The field of chemometrics has been around for quite some time now and has played its role in both research and industrial environments. While the multivariate research toolbox is well established and ever increasing, its industrial counterpart is only beginning to see widespread use in the last decade. This could be due to many reasons such as the advancement of industrial data management solutions, the semi-continuous financial crises that drive the industry to smarter manufacturing and the use of data to reduce costs and waste. Whatever the reasons, it is clear that chemometrics and multivariate analysis have a big role to play in connecting the dots between research and the new paradigm with advanced and more robust sensors, agile manufacturing processes and product quality control. Welcome to the multivariate world!
We believe that all processes or systems are multivariate in nature until proven otherwise and therefore they must be analysed, modelled and understood as such! There are two important aspects in any field that requires experimentation; the ability to understand the outputs of the experiment and the ability to put this newfound knowledge to use for future situations. Whether the experiment involves spectral measurements, sensory data, manufacturing process data or psychometric variables, the two main outputs everyone is looking for are; can I understand the process/experiment and how can I put my findings to good use. All you need is the right multivariate tools to understand the data and to generate valid and robust models. Then you are ready to apply these models in real-world situations.
While multivariate methods lend themselves well to empirical analysis of data sampled from science, technology and nature (i.e. any system with multiple underlying structures) there is nothing that prevents the use of the first principle models in combination with actual observations.
CAMO’s philosophy is not to describe all methods in the world or to include them in our software, but to provide methods that are versatile and suited for any kind of data, regardless of their size and properties. CAMO believes that the focus should be on graphical presentation of results rather than tables with p-values. This is related to the distinction between significance and relevance. With a high number of objects any test for significance between two groups or correlation between two variables will be statistically significant. Thus, a table of p-values does not show if the model is suitable for predicting selected properties such as the product quality at the individual level.
When this is said we realise that summarising the important findings from a project or study is often efficiently done with bullet points or univariate statistics. Our message is that multivariate methods provide the fastest insight into complex data to arrive at the correct conclusions and to avoid “searching for correlations”.

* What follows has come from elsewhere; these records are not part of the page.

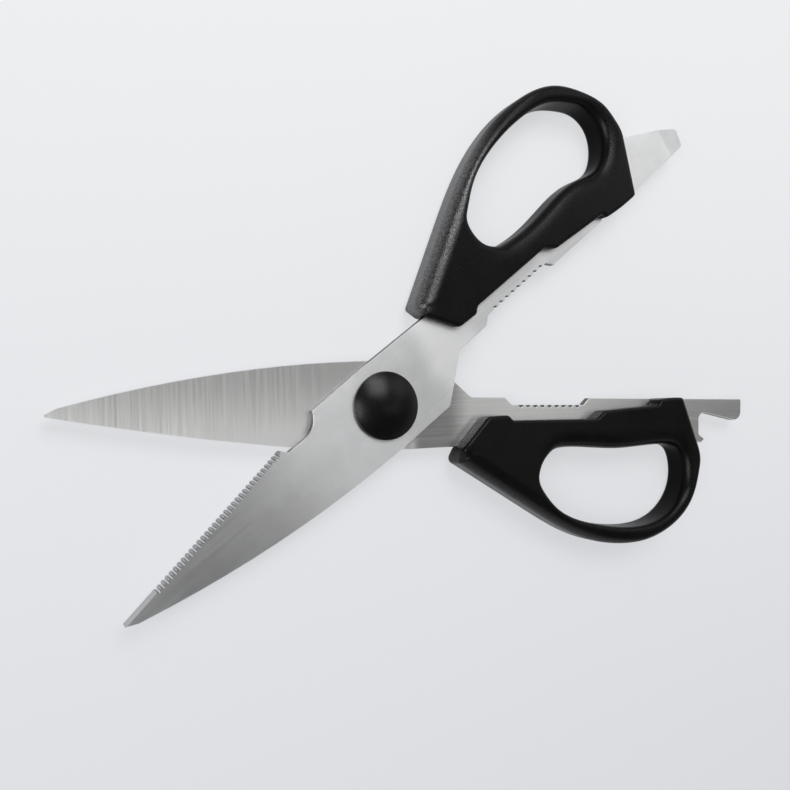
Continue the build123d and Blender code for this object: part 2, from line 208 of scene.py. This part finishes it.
def bladeSteel(name, s):
    mat = bpy.data.materials.new(name)
    t = Tree(mat)
    place = t.add("ShaderNodeTexCoord").outputs["Object"]
    half = t.turned(place, s["turn"])
    split = t.add("ShaderNodeSeparateXYZ", {0: half})
    along, across = split.outputs[0], split.outputs[1]
    isTang = t.rescale(along, s["tangStart"], smooth=True)
    bladeAngle = math.radians(s["bladeGrain"])
    tangAngle = math.radians(s["tangGrain"])
    bladeLines = brushing(t, half, bladeAngle, s["lines"])
    tangLines = brushing(t, half, tangAngle, s["lines"])
    lines = t.blendFloat(isTang, bladeLines, tangLines)
    depth = t.blendFloat(isTang, s["bladeLines"], s["tangLines"])
    centred = t.math("SUBTRACT", lines, 0.5)
    clouds = t.math("SUBTRACT", t.noise(place, *s["cloudNoise"]), 0.5)
    shade = t.math("ADD", t.math("MULTIPLY", centred, depth), 1.0)
    shade = t.math("ADD", shade, t.math("MULTIPLY", clouds, s["clouds"]))
    # painted highlight and painted shade in steps along the half
    for start, end, share in s["paintedLightSteps"]:
        shade = t.math("ADD", shade, t.rescale(along, (start, end), (0.0, share), smooth=True))
    # painted light and painted shade across the blade, left off the tang
    paintedLightAcross = t.rescale(across, *s["across"], smooth=True)
    shade = t.math("ADD", shade, t.blendFloat(isTang, paintedLightAcross, 0.0))
    # the stamped side walls and the lower edges are duller than the faces, partly their cut finish and
    # partly painted shade
    upward = t.upward("True Normal")
    isFace = t.math("MAXIMUM", t.rescale(upward, s["topFace"], smooth=True),
                    t.rescale(upward, s["underFace"], smooth=True))
    shade = t.math("MULTIPLY", shade, t.blendFloat(isFace, s["wall"], 1.0))
    rough = t.math("ADD", t.math("MULTIPLY", centred, s["lineRough"]), s["rough"], clamp=True)
    bump = t.add("ShaderNodeBump", {"Height": lines, "Strength": s["bumpStrength"],
                                    "Distance": s["bumpDepth"]})
    # light spreads across the lines
    ways = []
    for angle in (bladeAngle, tangAngle):
        spreadAngle = angle + math.pi / 2 - s["turn"]
        ways.append((math.cos(spreadAngle), math.sin(spreadAngle), 0))
    way = t.add("ShaderNodeMix", {0: isTang, 4: ways[0], 5: ways[1]}, data_type="VECTOR")
    tangent = t.add("ShaderNodeVectorTransform", {0: way.outputs[1]}, vector_type="VECTOR",
                    convert_from="OBJECT", convert_to="WORLD")
    t.finish(t.add("ShaderNodeBsdfPrincipled", {
        "Base Color": t.scaled(s["color"], shade), "Metallic": 1.0, "Roughness": rough,
        "Normal": bump.outputs[0], "Anisotropic": s["spread"], "Tangent": tangent.outputs[0]}))
    return mat


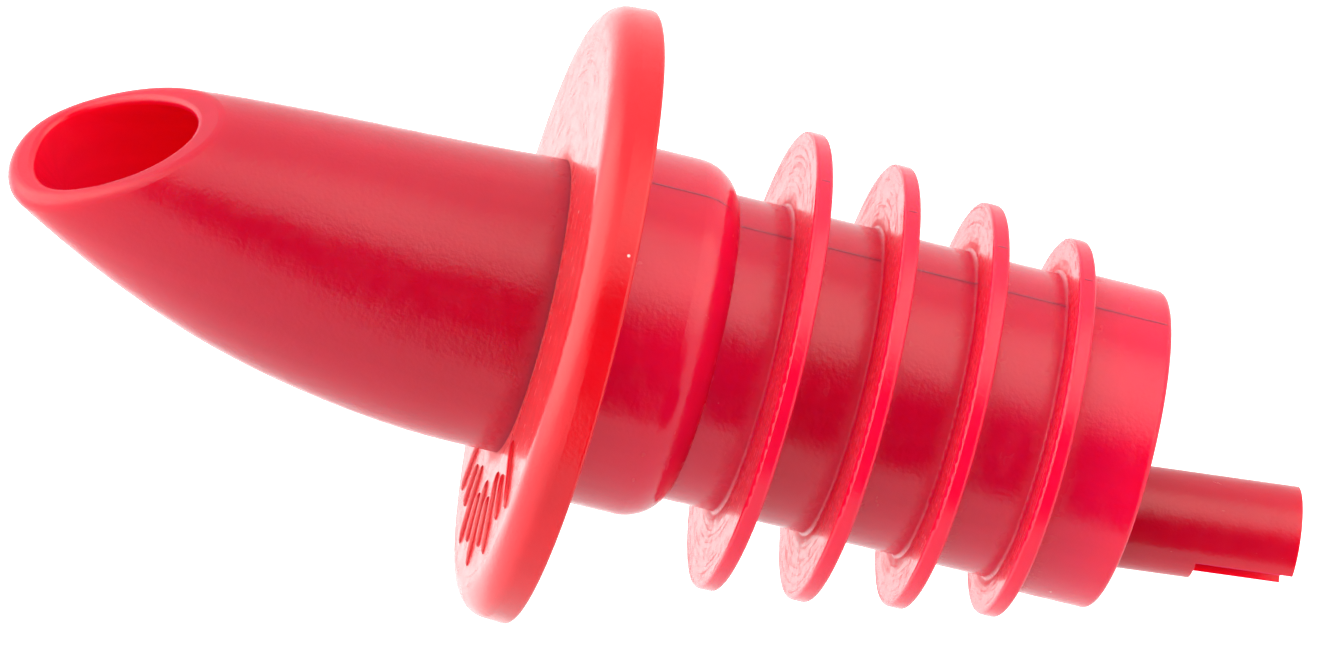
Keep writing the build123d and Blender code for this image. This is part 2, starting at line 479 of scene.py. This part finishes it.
finishes = {node: red_plastic(**look) for node, look in PLASTICS.items()}
for node, material in finishes.items():
    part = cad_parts[node]
    part.data.materials.clear()
    part.data.materials.append(material)
    if node == "vent_tube":
        edges = part.modifiers.new("worn_edges", "BEVEL")
        edges.width = EDGE_ROUND
        edges.segments = EDGE_SEGMENTS
        edges.limit_method = "ANGLE"
        edges.angle_limit = EDGE_ANGLE
    # shades each vertex by its larger faces, so that fillets don't bend the light on them
    shading = part.modifiers.new("even_shading", "WEIGHTED_NORMAL")
    shading.mode = "FACE_AREA"
    shading.weight = SHADING_WEIGHT
    shading.keep_sharp = True

# ---------------------------------------------------------------- moulding details
# Parting ridges of the stopper: cross-section, spacing of the samples along it, and the
# step in radius that counts as the edge of a fin
RIDGE_WIDTH = 0.00016
RIDGE_HEIGHT = 0.00002
RIDGE_SINK = 0.00001
RIDGE_STEP = 0.00020
RIDGE_MARGIN = 0.0003
RIDGE_WANDER = 900.0
STEP_TO_FIN = 0.00015

# Dashes on the collar: the arc's middle is the collar's lowest side as the viewer sees
# it. Each dash is a low rod of MARK_STATIONS rings of MARK_SIDES corners.
MARK_COUNT = 9
MARK_MIDDLE = 180.0 + math.degrees(MOUTH_ROLL)
MARK_SPREAD = 84.0
MARK_RADIUS = 0.0112
MARK_LENGTHS = (0.0044, 0.0026)
MARK_WIDTH = 0.00050
MARK_HEIGHT = 0.00020
MARK_SIDES = 8
MARK_STATIONS = 9
MARK_TIP = 0.05


def add_piece(name, mesh, body, node, smooth):
    """An object from a finished mesh, in a CAD node's plastic, riding on a body."""
    shape = bmesh.new()
    shape.from_mesh(mesh)
    bmesh.ops.recalc_face_normals(shape, faces=shape.faces)
    for face in shape.faces:
        face.smooth = smooth
    shape.to_mesh(mesh)
    shape.free()
    mesh.materials.append(finishes[node])
    piece = bpy.data.objects.new(name, mesh)
    bpy.context.collection.objects.link(piece)
    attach(piece, body)


def surface_runs(tree, azimuth, low, high, reach):
    """Radii and heights of the outside at one azimuth, split where a fin steps out."""
    outward = Vector((math.cos(azimuth), math.sin(azimuth), 0))
    runs = [[]]
    for index in range(int((high - low) / RIDGE_STEP) + 1):
        z = low + index * RIDGE_STEP
        hit, _, _, _ = tree.ray_cast(outward * reach + Vector((0, 0, z)), -outward)
        radius = hit.dot(outward)
        if runs[-1] and abs(radius - runs[-1][-1][0]) > STEP_TO_FIN:
            runs.append([])
        runs[-1].append((radius, z))
    return [run for run in runs if len(run) > 1]


def make_parting_ridge(name, azimuth):
    """The thin ridge that the mould's joint leaves along one side of the stopper."""
    low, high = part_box("ribbed_stopper")
    depsgraph = bpy.context.evaluated_depsgraph_get()
    tree = BVHTree.FromObject(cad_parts["ribbed_stopper"], depsgraph)
    outward = Vector((math.cos(azimuth), math.sin(azimuth), 0))
    sideways = Vector((-outward.y, outward.x, 0))
    points, faces = [], []
    bottom, top = low[2] + RIDGE_MARGIN, -RIDGE_MARGIN
    for run in surface_runs(tree, azimuth, bottom, top, 2 * high[0]):
        start = len(points)
        for radius, z in run:
            wander = noise.noise(Vector((azimuth, 0, z * RIDGE_WANDER)))
            tall = RIDGE_HEIGHT * (0.75 + 0.5 * wander)
            base = outward * (radius - RIDGE_SINK) + Vector((0, 0, z))
            points.append(base - sideways * RIDGE_WIDTH / 2)
            points.append(base + outward * (RIDGE_SINK + tall))
            points.append(base + sideways * RIDGE_WIDTH / 2)
        for index in range(len(run) - 1):
            here = start + 3 * index
            for side in range(3):
                other = (side + 1) % 3
                faces.append((here + side, here + other, here + other + 3, here + side + 3))
        faces.append((start, start + 2, start + 1))
        end = start + 3 * (len(run) - 1)
        faces.append((end, end + 1, end + 2))
    mesh = bpy.data.meshes.new(name)
    mesh.from_pydata(points, [], faces)
    add_piece(name, mesh, STOPPER, "ribbed_stopper", False)


def dash_points(angle, length, face_height):
    """The corners of one dash, ring by ring from its inner end to its outer end."""
    outward = Vector((math.cos(angle), math.sin(angle), 0))
    sideways = Vector((-outward.y, outward.x, 0))
    points = []
    for station in range(MARK_STATIONS):
        along = -math.cos(math.pi * station / (MARK_STATIONS - 1))
        swell = max(MARK_TIP, (1 - along ** 6)) ** 0.5
        middle = outward * (MARK_RADIUS + along * length / 2) + Vector((0, 0, face_height))
        for side in range(MARK_SIDES):
            turn = 2 * math.pi * side / MARK_SIDES
            across = sideways * (math.cos(turn) * MARK_WIDTH / 2 * swell)
            rise = Vector((0, 0, math.sin(turn) * MARK_HEIGHT * swell))
            points.append(middle + across + rise)
    return points


def dash_faces(start):
    """The faces of one dash whose first corner has the index start."""
    faces = []
    for station in range(MARK_STATIONS - 1):
        here = start + station * MARK_SIDES
        beyond = here + MARK_SIDES
        for side in range(MARK_SIDES):
            other = (side + 1) % MARK_SIDES
            faces.append((here + side, here + other, beyond + other, beyond + side))
    last = start + (MARK_STATIONS - 1) * MARK_SIDES
    faces.append(tuple(range(start + MARK_SIDES - 1, start - 1, -1)))
    faces.append(tuple(range(last, last + MARK_SIDES)))
    return faces


def make_collar_marks():
    """An arc of plain raised dashes on the collar's upper face."""
    face_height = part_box("collar_disc")[1][2]
    points, faces = [], []
    for index in range(MARK_COUNT):
        share = index / (MARK_COUNT - 1) - 0.5
        angle = math.radians(MARK_MIDDLE + share * MARK_SPREAD)
        length = MARK_LENGTHS[index % len(MARK_LENGTHS)]
        faces.extend(dash_faces(len(points)))
        points.extend(dash_points(angle, length, face_height))
    mesh = bpy.data.meshes.new("collar_marks")
    mesh.from_pydata(points, [], faces)
    add_piece("collar_marks", mesh, SPOUT, "collar_disc", True)


make_parting_ridge("parting_ridge_front", 0.0)
make_parting_ridge("parting_ridge_back", math.pi)
make_collar_marks()
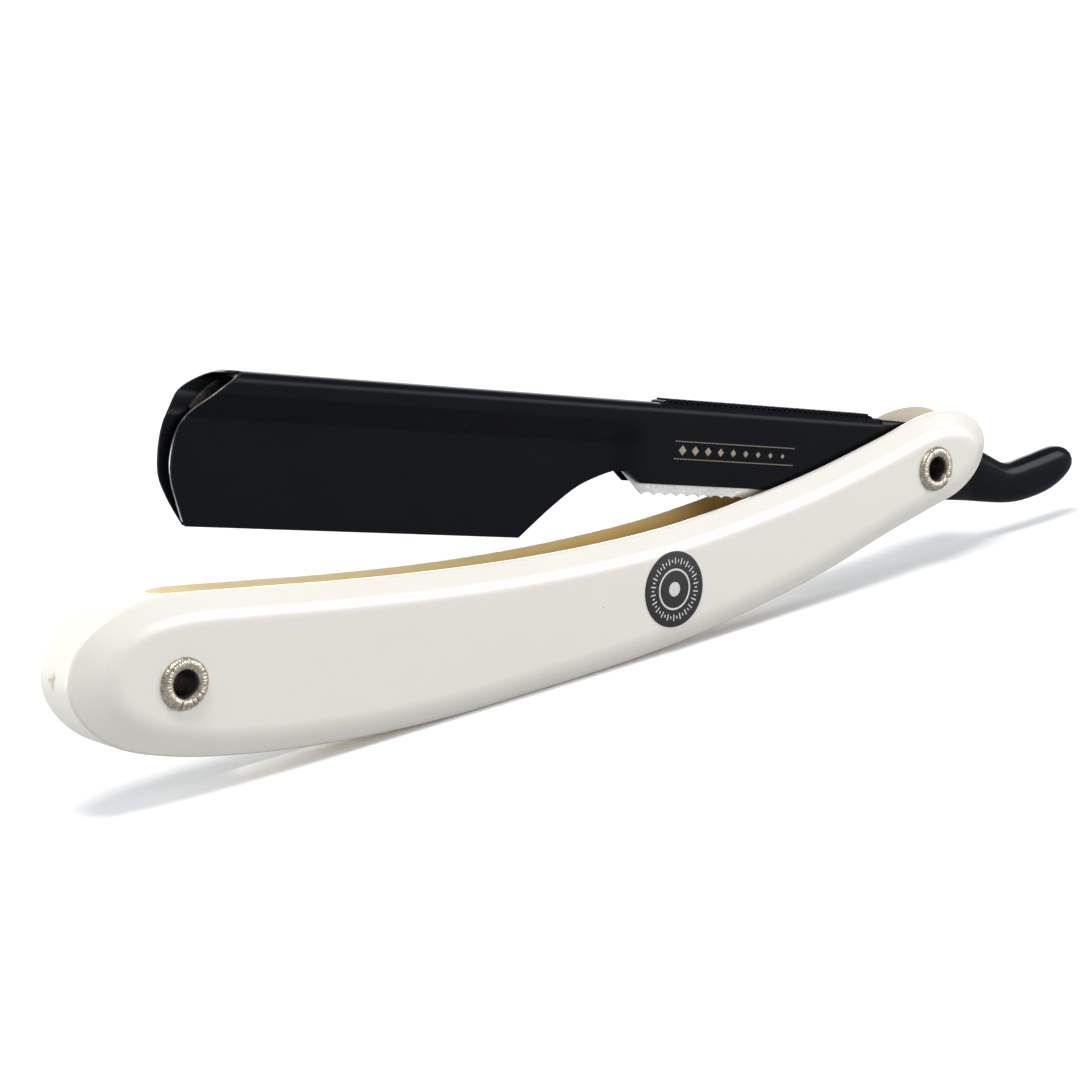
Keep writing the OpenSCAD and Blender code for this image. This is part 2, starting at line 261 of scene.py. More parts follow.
def lathe(name, profile, centre_x, steps, *materials, shape=None):
    """Spins a closed profile of (radius, y) about an eyelet's axis."""
    rows, n = [], len(profile)
    for k in range(steps):
        turn = 2 * math.pi * k / steps
        for r, y in profile:
            if shape:
                r, y = shape(r, y, turn)
            rows.append((centre_x + r * math.cos(turn), y, r * math.sin(turn)))
    return face_outwards(new_piece(name, rows, ring_faces(steps, n, True), *materials))


def shade_smooth(obj, angle=30.0):
    obj.data.shade_smooth()
    obj.data.set_sharp_from_angle(angle=math.radians(angle))
    return obj


def into_arm_frame(obj):
    """Swings a piece made along X to the arm's angle at rest."""
    obj.data.transform(Matrix.Rotation(OPEN_ANGLE, 4, "Y"))
    return obj


def joined(name, pieces):
    """Joins pieces, and their materials, into one mesh."""
    first = pieces[0]
    with bpy.context.temp_override(active_object=first, object=first,
                                   selected_objects=pieces,
                                   selected_editable_objects=pieces):
        bpy.ops.object.join()
    first.name = first.data.name = name
    return first


# --- Node helpers ---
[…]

The situation is that even after 40 years of multivariate methods and in particular multivariate calibration, it is not known to the majority of people that selectivity is not needed to predict quality of a product or classify or identify samples such as raw materials.
Finally, being a data analyst is about practicing the methods and software on your own data.
I wish you all the best, and may your models be with you!
Dr Frank Westad, Chief Scientific Officer, CAMO Software